LCOGT / mop

Microlensing Observation Portal
GNU General Public License v3.0
0 stars 7 forks source link

Evaluate storing timeseries data as arrays #135

Closed rachel3834 closed 7 months ago

rachel3834 commented 7 months ago

Currently we stored timeseries data as ReducedDatums, which use JSON dictionaries. Issue #133 proved that storing the data as arrays is more efficient for retrieval. Postgres does support an array datatype which might be more efficient, though this would require adding a custom table to the TOM's default DataProducts models.

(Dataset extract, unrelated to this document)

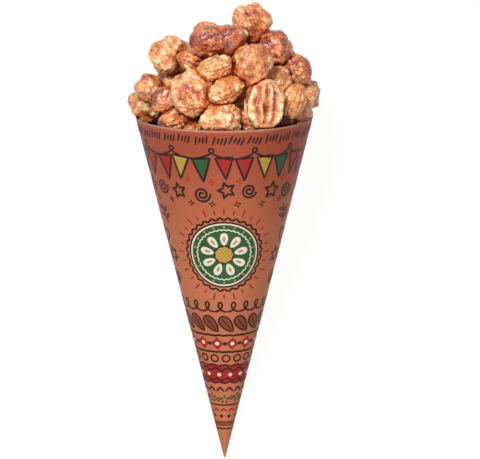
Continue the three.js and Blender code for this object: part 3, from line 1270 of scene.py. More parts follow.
    @staticmethod
    def leaf_lines(wide: float, high: float, line: float) -> Stencil:
        """The leaf's edge, and its middle vein.

        Args:
            wide: its width.
            high: its height.
            line: how wide its line is.

        Returns:
            The shape.
        """
        vein = curve(lambda t: (0.0, high * 0.36 * (2 * t - 1)), 6)
        edge = Stencil().stroke(Motif.leaf_outline(wide, high), line, True)
        return edge.stroke(vein, line * 0.8)

    @staticmethod
    def wave(wide: float, high: float, line: float, phase: float = 0.0) -> Stencil:
        """One whole wave of a wavy line.

        Args:
            wide: its length.
            high: its height.
            line: how wide its line is.
            phase: where on the wave it starts, as a share.

        Returns:
            The shape.
        """
        path = curve(
            lambda t: ((t - 0.5) * wide, high / 2 * math.sin(2 * math.pi * (t + phase))), 14
        )
        return Stencil().stroke(path, line)

    @staticmethod
    def loop(wide: float, radius: float, line: float) -> Stencil:
        """One loop of a looped line.

        Args:
            wide: its length.
            radius: the loop's radius.
            line: how wide its line is.

        Returns:
            The shape.
        """

        def shape(share: float) -> Point:
            turn = 2 * math.pi * share
            return ((share - 0.5) * wide + radius * 0.9 * math.sin(turn), -radius * math.cos(turn))

        return Stencil().stroke(curve(shape, 24), line)

    @staticmethod
    def spots(reach: float, radius: float, count: int) -> Stencil:
        """A ring of small filled spots.

        Args:
            reach: the ring's radius.
            radius: each spot's radius.
            count: how many.

        Returns:
            The shape.
        """
        drawing = Stencil()
        for turn in turns_of(count):
            middle = (reach * math.sin(turn), reach * math.cos(turn))
            drawing.fill(circle(radius, 10, middle), middle, 1)
        return drawing

    @staticmethod
    def ticks(count: int, gap: float, high: float, line: float, lean: float = 0.25) -> Stencil:
        """A few leaning strokes side by side.

        Args:
            count: how many.
            gap: the step from one to the next.
            high: its height.
            line: how wide its line is.
            lean: how far they lean, as a share of their height.

        Returns:
            The shape.
        """
        drawing = Stencil()
        for i in range(count):
            x = (i - (count - 1) / 2) * gap
            tall = high * (0.8 + 0.2 * math.cos(2.4 * i))
            drawing.stroke([(x - lean * tall * t, tall * (0.5 - t)) for t in (0.0, 0.33, 0.66, 1.0)], line)
        return drawing

    @staticmethod
    def cross(size: float, line: float) -> Stencil:
        """Four short strokes that point at each other.

        Args:
            size: its width.
            line: how wide its line is.

        Returns:
            The shape.
        """
        drawing = Stencil()
        for turn in turns_of(4):
            c, s = math.cos(turn), math.sin(turn)
            drawing.stroke([(c * r * size, s * r * size) for r in (0.14, 0.32, 0.5)], line)
        return drawing

    @staticmethod
    def chevron(wide: float, high: float, line: float) -> Stencil:
        """A pointed stroke."""
        shares = (-1, -0.66, -0.33, -0.08, 0.08, 0.33, 0.66, 1)
        return Stencil().stroke([(wide / 2 * t, high * (1 - abs(t)) - high / 2) for t in shares], line)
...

Investigate these options.

rachel3834 commented 7 months ago

For reference, this is an interesting discussion of this topic from StackOverflow.

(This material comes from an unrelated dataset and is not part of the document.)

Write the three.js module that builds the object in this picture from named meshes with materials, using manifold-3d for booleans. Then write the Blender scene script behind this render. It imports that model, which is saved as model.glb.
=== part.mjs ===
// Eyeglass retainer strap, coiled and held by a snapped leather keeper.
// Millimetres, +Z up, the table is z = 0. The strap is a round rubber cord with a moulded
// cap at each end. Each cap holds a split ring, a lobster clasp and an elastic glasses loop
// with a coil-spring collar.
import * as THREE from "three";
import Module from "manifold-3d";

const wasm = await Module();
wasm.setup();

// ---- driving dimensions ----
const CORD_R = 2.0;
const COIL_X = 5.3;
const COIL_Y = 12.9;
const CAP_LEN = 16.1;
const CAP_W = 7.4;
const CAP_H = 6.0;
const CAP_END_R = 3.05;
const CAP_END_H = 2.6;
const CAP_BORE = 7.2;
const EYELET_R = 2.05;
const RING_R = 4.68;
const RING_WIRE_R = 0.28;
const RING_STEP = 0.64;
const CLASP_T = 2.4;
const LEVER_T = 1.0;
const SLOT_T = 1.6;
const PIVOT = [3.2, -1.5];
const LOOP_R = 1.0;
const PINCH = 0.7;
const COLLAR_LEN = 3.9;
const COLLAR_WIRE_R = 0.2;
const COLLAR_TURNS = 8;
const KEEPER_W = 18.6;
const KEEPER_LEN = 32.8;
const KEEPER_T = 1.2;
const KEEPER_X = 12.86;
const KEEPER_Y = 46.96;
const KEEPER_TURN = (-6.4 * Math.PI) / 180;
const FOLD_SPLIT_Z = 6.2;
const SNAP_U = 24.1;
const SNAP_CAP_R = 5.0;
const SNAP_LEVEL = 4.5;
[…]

rachel3834 commented 7 months ago

From the TOM Toolkit's point of view, adding ArrayFields is problematic because we can't guarantee that all users will go for a Postgres DB. However, MOP does use a Postgres DB.

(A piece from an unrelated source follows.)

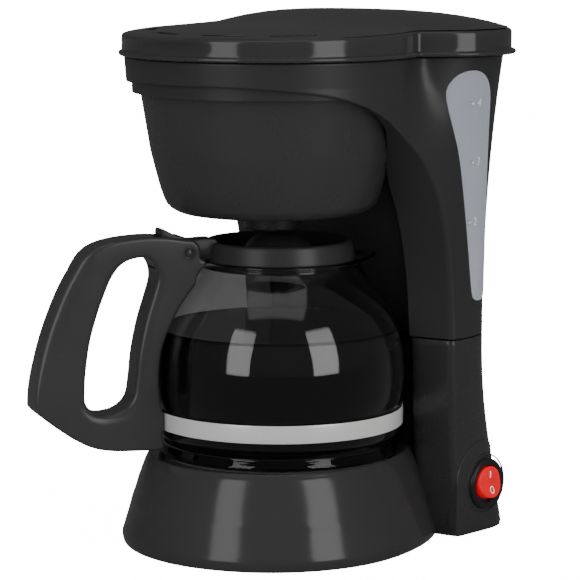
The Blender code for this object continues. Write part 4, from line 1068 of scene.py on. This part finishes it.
def make_rocker():
    count = 72
    ring = [(math.cos(math.tau * step / count), math.sin(math.tau * step / count)) for step in range(count)]
    rows = [[(7.3 * x, 7.8 * y, -3.6) for x, y in ring]]
    for share, drop in ((1.0, 0.85), (0.985, 0.45), (0.955, 0.18), (0.91, 0.04), (0.86, 0.0), (0.7, 0.0),
                        (0.5, 0.0), (0.3, 0.0), (0.1, 0.0)):
        wide, tall = 7.3 * share, 7.8 * share
        rows.append([(wide * x, tall * y, rocker_face(wide * x, tall * y) - drop)
                     for x, y in ring])
    rocker = loft("rocker_button", [rocker_to_world(row) for row in rows], "switch_red")
    piece(rocker, "rocker", "switch_red", "switch_rocker")
    bar = [(-5.2, -0.3), (-2.0, -0.3), (-2.0, 0.3), (-5.2, 0.3)]
    rows = [[(u, v, rocker_face(u, v) + lift) for u, v in bar] for lift in (-0.2, 0.07)]
    mark = loft("mark_on", [rocker_to_world(row) for row in rows], "mark_white")
    piece(mark, "rocker", "switch_red")
    sides = 40
    rows = []
    for scale, lift in ((1.0, -0.2), (1.0, 0.07), (0.72, 0.07), (0.72, -0.2), (1.0, -0.2)):
        rows.append([(3.6 + 1.75 * scale * math.cos(math.tau * step / sides),
                      1.35 * scale * math.sin(math.tau * step / sides), 0.0) for step in range(sides)])
        rows[-1] = [(u, v, rocker_face(u, v) + lift) for u, v, _ in rows[-1]]
    mark = loft("mark_off", [rocker_to_world(row) for row in rows], "mark_white", caps=(False, False))
    piece(mark, "rocker", "switch_red")


# --------------------------------------------------------------------- carafe

def side_point(reach, across=0.0):
    ux, uy = HANDLE_SIDE
    return (ux * reach - uy * across, CARAFE_Y + uy * reach + ux * across)


def spout_amount(angle):
    toward = math.atan2(-HANDLE_SIDE[1], -HANDLE_SIDE[0])
    away = (angle - toward + math.pi) % math.tau - math.pi
    return math.exp(-(math.degrees(away) / SPOUT_SPREAD) ** 2)


def glass_ring(radius, z, spout=0.0, rise=0.0, count=160):
    ring = []
    for step in range(count):
        angle = math.tau * step / count
        amount = spout_amount(angle)
        reach = radius + spout * amount
        ring.append((reach * math.cos(angle), CARAFE_Y + reach * math.sin(angle), z + rise * amount ** 2))
    return ring


def neck_spout(z):
    return 2.5 * ease(z, 117.0, 127.0)


def make_glass():
    profile = smooth_path(GLASS_PROFILE, 4)
    rows = [glass_ring(0.02, 42.6), glass_ring(30.0, 42.4), glass_ring(46.0, 42.0)]
    rows += [glass_ring(radius, z, neck_spout(z)) for radius, z in profile]
    rows += [glass_ring(MOUTH_RADIUS + extra, MOUTH_Z + z, SPOUT_REACH * share, SPOUT_RISE * share)
             for extra, z, share in ((-0.1, -0.9, 0.5), (0.3, -0.5, 0.8), (0.6, 0.0, 1.0), (0.4, 0.7, 1.02),
                                     (-0.4, 1.1, 1.02), (-1.3, 1.0, 0.97), (-1.9, 0.3, 0.84),
                                     (-2.0, -0.6, 0.58))]
    inner = [(radius - GLASS_WALL, z) for radius, z in reversed(profile) if z > 46.0]
    rows += [glass_ring(radius, z, neck_spout(z)) for radius, z in inner]
    rows += [glass_ring(49.0, 45.4), glass_ring(44.0, 44.6), glass_ring(28.0, 44.6), glass_ring(0.02, 44.7)]
    glass = loft("carafe_pot", rows, "clear_glass", smooth_angle=60.0)
    return piece(glass, "carafe", "clear_glass", "carafe_glass")


def make_coffee():
    """Brewed coffee up to its level, with a small meniscus."""
    gap = GLASS_WALL + 0.12
    wall = [(radius - gap, z) for radius, z in smooth_path(GLASS_PROFILE, 4) if 46.6 < z < COFFEE_Z - 0.6]
    top = [(wall[-1][0] + 0.0, COFFEE_Z - 0.25), (wall[-1][0] - 0.3, COFFEE_Z + 0.25),
           (wall[-1][0] - 1.2, COFFEE_Z), (wall[-1][0] - 6.0, COFFEE_Z - 0.08), (20.0, COFFEE_Z - 0.08),
           (0.02, COFFEE_Z - 0.08)]
    profile = [(0.02, 45.0), (30.0, 45.0), (44.0, 45.1), (48.6, 46.0)] + wall + top
    coffee = turned("coffee", profile, "coffee", (0.0, CARAFE_Y), 128, smooth_angle=60.0)
    return piece(coffee, "carafe", "clear_glass")


def make_band():
    """Polished steel strap with rolled edges."""
    low, high = BAND_Z
    outer, inner = BAND_RADIUS, BAND_RADIUS - 0.55
    profile = [(inner, low + 0.1), (outer - 0.3, low), (outer - 0.06, low + 0.14), (outer, low + 0.5),
               (outer, (low + high) / 2), (outer, high - 0.5), (outer - 0.06, high - 0.14),
               (outer - 0.3, high), (inner, high - 0.1), (inner, low + 0.1)]
    band = turned("carafe_strap", profile, "band_steel", (0.0, CARAFE_Y), 160, smooth_angle=50.0)
    return piece(band, "carafe", "steel", "carafe_band")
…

rachel3834 commented 7 months ago

ArrayFields can be specified without a fixed size but they do have to be rectangular, i.e. 2D. Which would be fine for typical timeseries data.

rachel3834 commented 7 months ago

One implementation option for MOP would be to add an app to MOP with it's own DB table(s) for timeseries photometry held as ArrayFields. The advantage to this would be to remove the conversion to and from a list of lists, necessary to store and retrieve data from a JSON object.

Migrating MOP's current table of ReducedDatums to the photometry table would then involve

rachel3834 commented 7 months ago

The main alternative is to change MOP's current method of JSON object storage from separate ReducedDatums to ReducedDatums with a timeseries array. This would involve all of the same steps as above, but would continue to require us to convert the datatype constantly.

rachel3834 commented 7 months ago

After some benchmarking, results indicated that querying the reduceddatums is not the task that takes the most time, and instead its the target extra_fields that are the biggest time sink. The time required to sort through the reduceddatums isn't a limiting factor, so given the invasive nature of the proposed changes for minimal gain, I am halting this here for now to focus on the extra_fields.